BELGISCHE SENAAT
________
Zitting 2007-2008
________
20 februari 2008
________
SENAAT Schriftelijke vraag nr. 4-368

de Nahima Lanjri (CD&V N-VA)

aan de minister van Binnenlandse Zaken
________
Economische migratie - Overleg - Stand van zaken
________
vluchteling
illegale werknemer
migrerende werknemer
tekort aan arbeidskrachten
verblijfsrecht
illegale migratie
buitenlandse staatsburger
________
20/2/2008Verzending vraag
19/3/2008Dossier gesloten
________
Herkwalificatie van : vraag om uitleg 4-96
Heringediend als : schriftelijke vraag 4-635
________
SENAAT Schriftelijke vraag nr. 4-368 d.d. 20 februari 2008 : (Vraag gesteld in het Nederlands)

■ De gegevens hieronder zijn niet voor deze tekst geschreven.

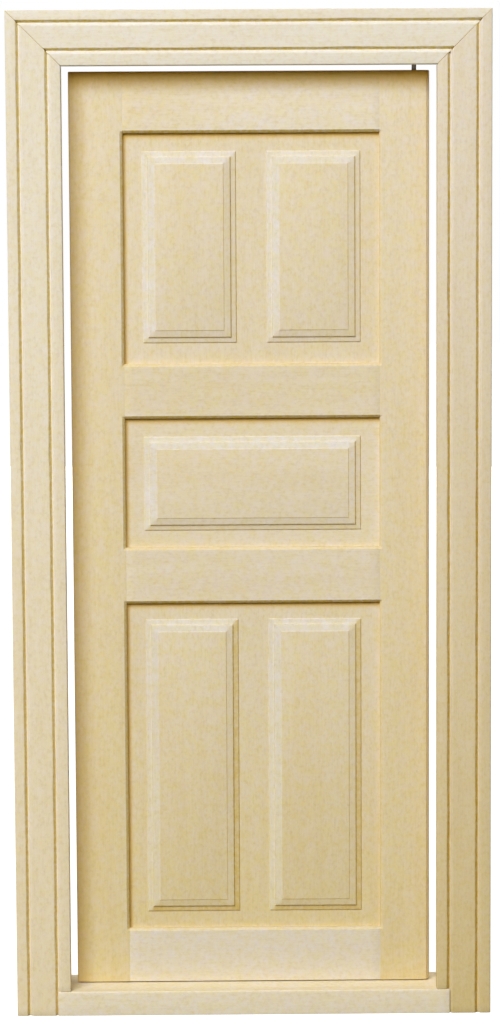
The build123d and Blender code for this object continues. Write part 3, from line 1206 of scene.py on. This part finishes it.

Onlangs kondigde de geachte minister aan om overleg te plegen met de gewestelijke ministers van Werk omtrent “economische migratie”. Meer bepaald wil hij polsen naar hun bereidheid om buitenlanders onder strikte voorwaarden een tijdelijke arbeids- en verblijfsvergunning te geven om knelpuntvacatures in te vullen. Hij verklaart in de pers dat hij enkele denksporen die in het “oranje-blauwe akkoord” zijn opgenomen de komende weken beleidsmatig zal voorbereiden. In dit akkoord zijn inderdaad een aantal concrete, zeer waardevolle voorstellen opgenomen.

Mijn vragen zijn de volgende:

Welke denksporen/voorstellen uit het akkoord wil de geachte minister onderzoeken? In het akkoord zijn er rond deze problematiek namelijk verschillende sporen opgenomen, met name:

1. economische migratie voor knelpuntberoepen onder strikte voorwaarden en na overleg met de sociale partners;

2. mogelijkheid voor mensen zonder papieren die hier al minstens sinds januari 2006 zijn om een arbeidskaart en hieraan gelinkt tijdelijke verblijfsvergunning te verkrijgen indien zij een vaststaand werkaanbod hebben en dit niet enkel in het kader van de knelpuntberoepen (een voorstel dat ook gesteund wordt door onder meer Unizo);

3. regularisatie – geval per geval – van mensen die bijvoorbeeld te lang in de procedure zaten maar wel kunnen aantonen dat ze geïntegreerd zijn (werk is daar een belangrijk onderdeel van), …

1. Wil de geachte minister al deze sporen onderzoeken of slechts enkele? En waarom ?

2. Is hierover al formeel of informeel overleg geweest in de regering? Zo niet wanneer is dit voorzien?

3. Aangezien het niet alleen over de verblijfswetgeving gaat maar ook over werk: is de federale minister van Werk betrokken bij deze voorbereiding? Hoe ?

4. Heeft hij intussen contacten gehad met de gewestelijke ministers van Werk? Wat zijn hun bevindingen?

5. Heeft hij ook al overleg gehad met de sociale partners? Zo nee, is hij dit van plan? Wanneer ?

6. Wat zijn zijn bevindingen tot nog toe? En welke stappen wil hij nu ondernemen?

7. Wanneer denkt hij met een concreet uitgewerkt voorstel klaar te zijn waarover in de Ministerraad een beslissing kan vallen?